In yoga we cannot say which stage ends where, and where which stage begins. There is an interconnection of one with the other. We cannot say which works first and which works afterwards. The circulatory system, the nervous system, the excretory system, the respiratory system, all systems are all working simultaneously. We cannot say the asana comes first and the meditation comes last. Everything is together. With this in mind, the yogi figures out what he has to do next.

The yogi has to control the mind. He has to remove the vrittis, the modifications of the mind. How is this done? Sage Patanjali says by constant practice towards the goal. Even such a simple act as walking was a very difficult thing when we were babies, and we fell down many times and injured our knees; but now we can run. Practice makes perfect.
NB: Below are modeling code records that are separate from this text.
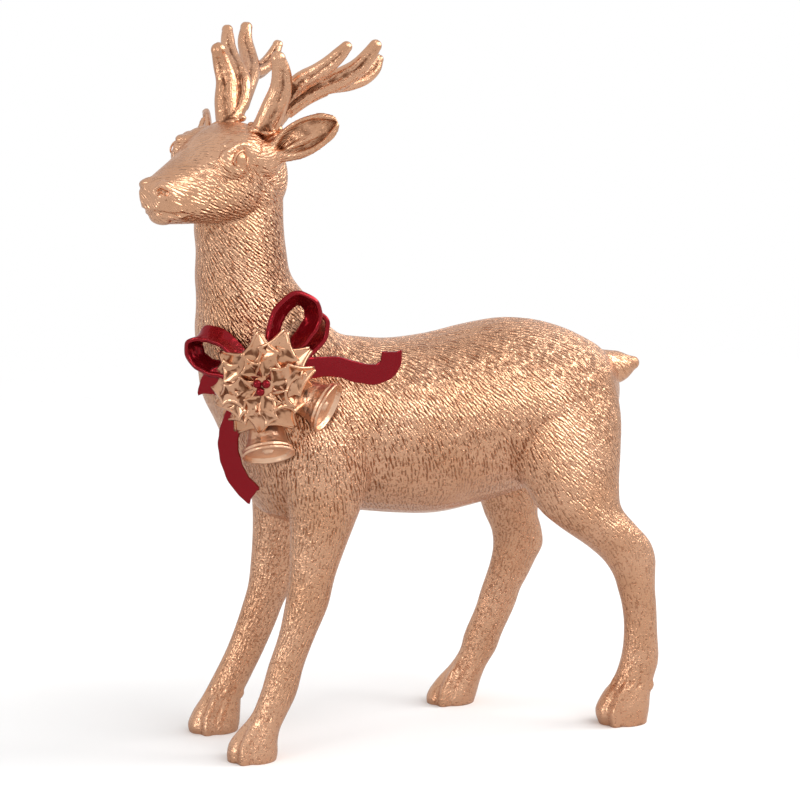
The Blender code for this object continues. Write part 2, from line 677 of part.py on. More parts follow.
def loop(frame, rows):
    """A standing loop; each row says how far the flat side leans."""
    points = smooth_path(rows, 4)
    wides = [Vector((across, up, math.sqrt(max(0, 1 - across ** 2 - up ** 2)))) for _, _, _, across, up in points]
    return strip(frame, [Vector(point[:3]) for point in points], wides)


def tail_end(frame, rows):
    """A tail that lies flat round the neck."""
    path = [Vector(point) for point in smooth_path(rows, 4)]
    wides = []
    for k in range(len(path)):
        along = path[min(k + 1, len(path) - 1)] - path[max(k - 1, 0)]
        wides.append(along.cross(Vector((0, 0, 1))))
    return strip(frame, path, wides, TAIL_NOTCH)


def knot(frame):
    """The knot behind the leaves."""
    middle, radii = KNOT
    lump = ball(Vector((0, 0, 0)), Vector((radii[0], radii[1], radii[1] * 0.7)) * BOW_GRID)
    lump.data.transform(frame @ Matrix.Translation(Vector(middle) * BOW_GRID))
    return lump


def ribbon_bow(frame, skin):
    """Loops, knot and tails in one piece."""
    strips = [loop(frame, rows) for rows in (RIGHT_LOOP, BACK_FOLD, LEFT_LOOP)]
    strips += [tail_end(frame, rows) for rows in (LOWER_TAIL, RIGHT_TAIL, SHORT_TAIL)]
    bow = fuse("ribbon_bow", [*strips, knot(frame)], BOW_VOXEL)
    relax(bow.data, 4, 0.7)
    thin(bow, BOW_TRIANGLES)
    return seat(bow, [skin])


def leaf(frame, heading, share, start, rise):
    """A spiky leaf: it starts in the middle, folds along its rib and bends back with the neck."""
    length = SPRAY_RADIUS * share
    half = length * LEAF_ASPECT
    turn = Matrix.Rotation(math.radians(heading), 4, "Z")
    verts = []
    for along, wide in LEAF_EDGE:
        for side in (-1, 0, 1):
            flat = turn @ Vector((along * length, side * wide * half, 0))
            fold = LEAF_FOLD * (1 - 1.4 * abs(side) * (1 - wide) - 0.5 * abs(side))
            droop = flat.x ** 2 / (2 * NECK_RADIUS)
            height = (SPRAY_OUT + start + rise * along) * BOW_GRID + fold - droop
            verts.append(frame @ Vector((flat.x, flat.y, height)))
    faces = []
    for k in range(len(LEAF_EDGE) - 1):
        for side in (0, 1):
            here = k * 3 + side
            faces.append((here, here + 3, here + 4, here + 1))
    mesh = bpy.data.meshes.new("leaf")
    mesh.from_pydata(verts, [], faces)
    sheet = new_object("leaf", mesh)
    shell = sheet.modifiers.new("body", "SOLIDIFY")
    shell.thickness = LEAF_THICKNESS
    shell.offset = 0
    return baked(sheet)


def holly_spray(frame, neighbours):
    """All the leaves and the boss that they grow from, in one piece."""
    leaves = [leaf(frame, *row) for row in (*OUTER_LEAVES, *INNER_LEAVES)]
    boss = ball(Vector((0, 0, 0)), Vector(BOSS) * SPRAY_RADIUS)
    boss.data.transform(frame @ Matrix.Translation((0, 0, (SPRAY_OUT + 0.6) * BOW_GRID)))
    spray = fuse("holly_spray", [*leaves, boss], SPRAY_VOXEL)
    thin(spray, SPRAY_TRIANGLES)
    return seat(spray, neighbours)


def bell(name, frame, spot, neighbours):
    """A turned bell, solid but for its shallow mouth, with a knob for the clapper."""
    middle, way = spot
    radius = BELL_MOUTH_DIAMETER / 2
    outline = [(share * radius, height * BELL_HEIGHT) for share, height in BELL_OUTLINE]
    outline += [(share * radius, depth * BELL_RECESS) for share, depth in BELL_MOUTH]
    mesh = bpy.data.meshes.new(name)
    edges = [(k, k + 1) for k in range(len(outline) - 1)]
    mesh.from_pydata([(x, 0, z) for x, z in outline], edges, [])
    turned = new_object(name, mesh)
    screw = turned.modifiers.new("turn", "SCREW")
    screw.steps = BELL_SIDES
    screw.render_steps = BELL_SIDES
    screw.use_merge_vertices = True
    screw.merge_threshold = 0.00001
    screw.use_normal_calculate = True
    baked(turned)
    axis = Vector(way).normalized()
    lean = (-axis).to_track_quat("Z", "Y").to_matrix().to_4x4()
    turned.data.transform(frame @ Matrix.Translation(Vector(middle) * BOW_GRID) @ lean)
    return seat(turned, neighbours)


def holly_berries(frame, spray):
    """Three berries that touch each other."""
    graph = bpy.context.evaluated_depsgraph_get()
    tree = BVHTree.FromObject(spray, graph)
    inward = (frame.to_3x3() @ Vector((0, 0, -1))).normalized()
    radius = BERRY_DIAMETER / 2
    solids = []
    for across, up in BERRIES:
        above = frame @ Vector((across * BERRY_DIAMETER, up * BERRY_DIAMETER, BOW_SPAN))
        hit = tree.ray_cast(above, inward)[0]
        solids.append(ball(hit - inward * (radius - BERRY_SINK * BERRY_DIAMETER), (radius, radius, radius)))
    berries = fuse("holly_berries", solids, BERRY_DIAMETER / 12)
    relax(berries.data, 4, 0.8)
    thin(berries, BERRY_TRIANGLES)
    return seat(berries, [spray])


def finish(piece, look):
    """Give the piece its finish and smooth shading."""
    piece.data.materials.clear()
    piece.data.materials.append(look)
    piece.data.shade_smooth()
    piece.data.set_sharp_from_angle(angle=math.radians(50))


def stand_at_origin(pieces):
    """Move the figure so that its box is centred over the origin."""
    points = np.concatenate([positions(piece.data) for piece in pieces])
    middle = (points.min(axis=0) + points.max(axis=0)) / 2
    for piece in pieces:
        piece.data.transform(Matrix.Translation((-middle[0], -middle[1], -GROUND * GRID)))


def build():
    """Model every piece and gather them in the figure's collection."""
    clear_scene()
    skin = body()
    left = antler("antler_left", -1, skin)
    right = antler("antler_right", 1, skin)
    frame = bow_frame(skin)
    bow = ribbon_bow(frame, skin)
    spray = holly_spray(frame, [skin, bow])
    front = bell("bell_front", frame, FRONT_BELL, [skin, bow, spray])
    side = bell("bell_side", frame, SIDE_BELL, [skin, bow, spray, front])
    berries = holly_berries(frame, spray)
    looks = {
        skin: gold("body_gold"), left: gold("antler_gold"), right: gold("antler_gold"), bow: red("ribbon_red"),
        spray: gold("leaf_gold"), front: gold("bell_gold"), side: gold("bell_gold"), berries: red("berry_red"),
    }
    stand_at_origin(list(looks))
    figure = bpy.data.collections.new("reindeer_figurine")
    bpy.context.scene.collection.children.link(figure)
    for piece, look in looks.items():
        finish(piece, look)
        bpy.context.scene.collection.objects.unlink(piece)
        figure.objects.link(piece)


build()
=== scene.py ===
"""The reindeer figurine dressed for its picture: fine forms, carved fur, antique gold and red lacquer.

Its forms are written on the same grid as the model's, so each fine piece lies over the solid it stands for.
"""

import math

import bmesh
import bpy
import numpy as np
from mathutils import Matrix, Vector
from mathutils.bvhtree import BVHTree


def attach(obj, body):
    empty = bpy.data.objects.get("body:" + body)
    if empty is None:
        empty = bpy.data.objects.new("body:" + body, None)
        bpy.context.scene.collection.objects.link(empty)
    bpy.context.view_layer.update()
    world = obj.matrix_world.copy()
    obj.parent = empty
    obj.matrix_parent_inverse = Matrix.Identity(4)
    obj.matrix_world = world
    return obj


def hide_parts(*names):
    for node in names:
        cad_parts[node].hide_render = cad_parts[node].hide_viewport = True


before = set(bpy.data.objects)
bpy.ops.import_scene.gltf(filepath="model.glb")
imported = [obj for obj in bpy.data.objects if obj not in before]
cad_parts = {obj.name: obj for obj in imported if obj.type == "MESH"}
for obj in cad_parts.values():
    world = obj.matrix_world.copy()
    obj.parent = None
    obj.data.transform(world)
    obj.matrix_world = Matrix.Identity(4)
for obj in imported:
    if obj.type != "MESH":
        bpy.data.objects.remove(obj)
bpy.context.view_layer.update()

# Driving sizes, in metres
FIGURE_HEIGHT = 0.248
RIBBON_WIDTH = 0.0070
RIBBON_THICKNESS = 0.0027
BOW_SPAN = 0.068
TAIL_NOTCH = 0.002
SPRAY_RADIUS = 0.0185
LEAF_THICKNESS = 0.00088
BERRY_DIAMETER = 0.0030
BELL_MOUTH_DIAMETER = 0.0180
BELL_HEIGHT = 0.0140
BELL_RECESS = 0.0016

# The figure's proportions are written on a grid of 248 steps from the ground to the top point
# of the antlers, with the ground on line 2, and the bow's in 68ths of its span
GROUND = 2
GRID = FIGURE_HEIGHT / 248
BOW_GRID = BOW_SPAN / 68

# Fineness of the skins that join the masses
BODY_VOXEL = 0.66 * GRID
ANTLER_VOXEL = 0.34 * GRID
BOW_VOXEL = 0.26 * BOW_GRID
EYE_VOXEL = 0.2 * GRID
BELL_VOXEL = 0.28 * GRID
BODY_TRIANGLES = 190000

# Rows of the trunk: place along X, middle height, half width, half height
TRUNK = (
    (-52, 112, 18, 22), (-45, 113, 23, 27), (-30, 113.5, 25.5, 30), (-14, 112.6, 26, 30.6),
    (0, 110.7, 26.5, 30.7), (16, 110.5, 27, 31.7), (31, 112.8, 26.5, 32), (46, 115, 26.5, 31),
    (62, 116, 25.5, 27), (73, 116.5, 21.5, 21.8), (80.5, 117.5, 15.5, 16), (85.5, 118.5, 8, 9.5),
)
# Rows of upright masses: height, middle X, middle Y, half length fore and aft, half width
NECK = (
    (79.5, -33.4, 0, 4.5, 5), (82, -34, 0, 10, 11), (88, -36, 0, 14.2, 16), (95, -38, 0, 16.1, 20),
    (105, -40, 0, 17.7, 23),
    (115, -42, 0, 20, 25), (125, -42, 0, 24.9, 26), (135, -42, 0, 26.6, 25), (143, -43.4, 0, 26, 23.5),
    (149, -47, 0, 22.6, 21.5), (154, -48.3, 0, 21, 19.5), (160, -50.8, 0, 18.4, 18),
    (165, -52.9, 0, 16.7, 16.6), (175, -54.2, -1, 15.4, 15.2), (184, -55.2, -1.8, 15.3, 14.4),
    (192, -54.6, -2.5, 14.5, 13), (200, -52.5, -2, 12, 12),
)
NEAR_FORE_LEG = (
    (126, -30, -14, 15, 8), (112, -30, -16.5, 18, 10.5), (98, -30, -18, 16.5, 10.5), (84, -31.5, -19, 12, 9.3),
    (74, -33.8, -19.5, 9.9, 7.8), (64, -36.1, -20, 8.1, 6.9), (53.5, -38.4, -20.2, 7.5, 6.6),
    (44, -41.8, -20.4, 6.5, 5.4), (34, -45.8, -20.5, 6.2, 5.2), (23, -49.3, -20.6, 6.3, 5.5),
    (16, -53, -20.6, 6.2, 5.7), (12.5, -55.6, -20.6, 7, 6.3), (8, -58, -20.6, 8.4, 7.3),
    (4, -58.5, -20.6, 8.8, 8), (0, -58.8, -20.6, 8.1, 7.7), (-3, -59, -20.6, 8.1, 7.7),
)
FAR_FORE_LEG = (
    (126, -30, 14, 15, 8), (112, -30, 16.5, 18, 10.5), (98, -31, 18, 15, 10.5), (84, -32.5, 19, 10.8, 9.3),
    (74, -33, 19.5, 10, 7.8), (62, -34.8, 20, 8.8, 6.9), (51.5, -37, 20.2, 8, 6.4), (46, -39.4, 20.3, 7.4, 5.7),
    (40, -41.7, 20.4, 7.2, 5.3), (29, -46.7, 20.4, 6.9, 5.3), (18.8, -52.3, 20.4, 6.9, 5.7),
    (14, -55, 20.4, 7, 6.2), (9, -57, 20.4, 8.5, 7.2), (4, -58.2, 20.4, 9.2, 8), (0, -58.2, 20.4, 8, 7.7),
    (-3, -58.2, 20.4, 8, 7.7),
)
NEAR_HIND_LEG = (
    (128, 60, -12, 20, 9), (112, 59, -16, 22.5, 11.5), (98, 59.2, -19, 20.8, 11.5), (88, 61.3, -21, 17.4, 10.5),
    (79.4, 64.5, -22.5, 14.8, 9.5), (73.5, 70.4, -23.5, 13.7, 8.6), (67.5, 77.3, -24, 12.1, 7.6),
    (61.5, 81.9, -24.2, 9.8, 6.8), (55.8, 83.9, -24.4, 7.8, 6.2), (50, 84.9, -24.5, 6.8, 5.6),
    (44.6, 85.9, -24.5, 6.3, 5.3), (33.6, 86.7, -24.5, 6.1, 5.3), (22.8, 86, -24.5, 7.1, 5.9),
    (17.5, 84, -24.5, 7.4, 6.2), (12.5, 81.4, -24.5, 8.9, 7), (7, 79.8, -24.5, 9.9, 7.9),
    (0, 80.2, -24.5, 8.3, 7.6), (-3, 80.2, -24.5, 8.3, 7.6),
)
FAR_HIND_LEG = (
    (128, 60, 12, 20, 9), (112, 60, 16, 22, 11.5), (98, 59, 19, 20, 11.5), (86, 57, 21.5, 15.5, 10),
    (78, 56.8, 22.8, 12, 8.8), (70.3, 57.6, 23.5, 9.9, 7.8), (64, 60, 24, 9.4, 7), (58, 60.6, 24.2, 9.4, 6.6),
    (52.7, 58.8, 24.4, 8.5, 6.1), (47, 56.4, 24.6, 8, 5.7), (42, 54.1, 24.8, 7.5, 5.4),
    (36.5, 52.2, 24.8, 7.4, 5.3),
    (26, 47.2, 24.8, 7.1, 5.5), (20, 45, 24.8, 6.7, 5.7), (15, 41.4, 24.8, 6.7, 6.2), (10, 37.6, 24.8, 8.2, 7),
    (4.5, 34.8, 24.8, 9.2, 7.8), (0, 34.2, 24.8, 8.3, 7.5), (-3, 34.2, 24.8, 8.3, 7.5),
)
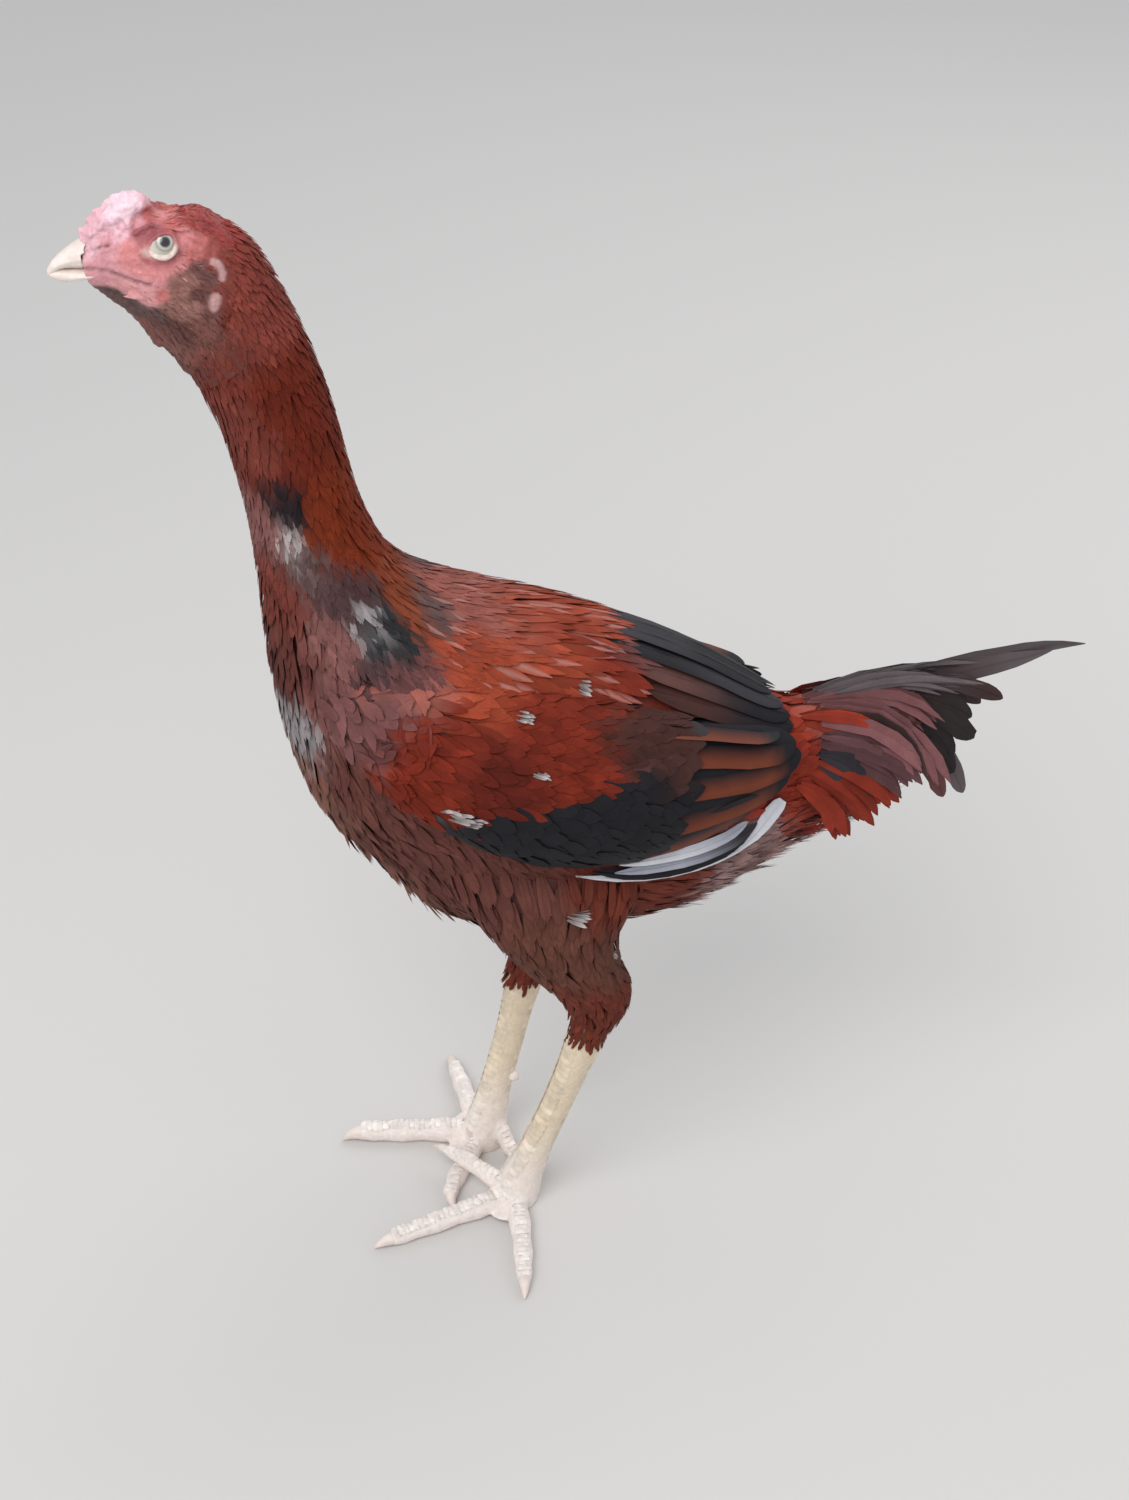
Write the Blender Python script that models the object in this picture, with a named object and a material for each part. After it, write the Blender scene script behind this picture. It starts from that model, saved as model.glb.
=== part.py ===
"""A young game cockerel standing at rest, life size, for Blender 4.5.

The bird faces -X with its left side towards -Y, and its feet stand on z = 0.
Every length in the tables is in millimetres on the bird's own plan, whose zero
lies on the floor below the middle of the trunk. place() turns it into metres
from the centre of the whole bird's footprint, which is the part's origin.

One line of rings runs from the face through the neck and trunk to the tail.
It is lofted in six lengths that face each other across thin cuts. Wings, legs,
toes, claws, beak, comb and eyes are lofted beside it and trimmed to clear it.
"""

import math

import bmesh
import bpy
from mathutils import Matrix, Vector

MM = 0.001
PLAN_CENTRE = Vector((31.4, -1.5, 0.0))
PART_GAP = 0.45          # clearance between neighbouring pieces
CUT_GAP = 0.4            # width of the cuts through the body line
RING_SIDES = 20          # sides of a body ring
WING_SIDES = 16
THIGH_SIDES = 14
SHANK_SIDES = 14
TOE_SIDES = 10
SMALL_SIDES = 12         # sides of beak, comb and tail feathers
CLAW_SIDES = 8
RINGS_PER_SPAN = 2       # rings lofted for each span of a table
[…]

abhyāsa vairāgyābhyāṁ tannirodhaḥ (Y.S. 1.12).

The nirodha, or the cessation of the modifications of the mind, is affected by two consistent efforts: the spirit of detachment, and continuous practice.

A deep, whole-souled concentration or absorption of the mind on a given subject, object or concept works wonders. It brings about a miracle by itself. Vairagya and abhyasa should go together.

But vairagya is the most difficult to achieve. The condition of vairagya is generally defined as ‘not to need an object’. We should not be in need of that object. Not that we cannot get it, or we are exerting not to think about it, and so on—that is not the case. We have no necessity for it.

There is no vairagya without abhyasa, and no abhyasa without vairagya—practice and dispassion. In the system of Patanjali this is sometimes regarded as the whole of yoga, and if we are well established in abhyasa and vairagya, we are already rooted in yoga.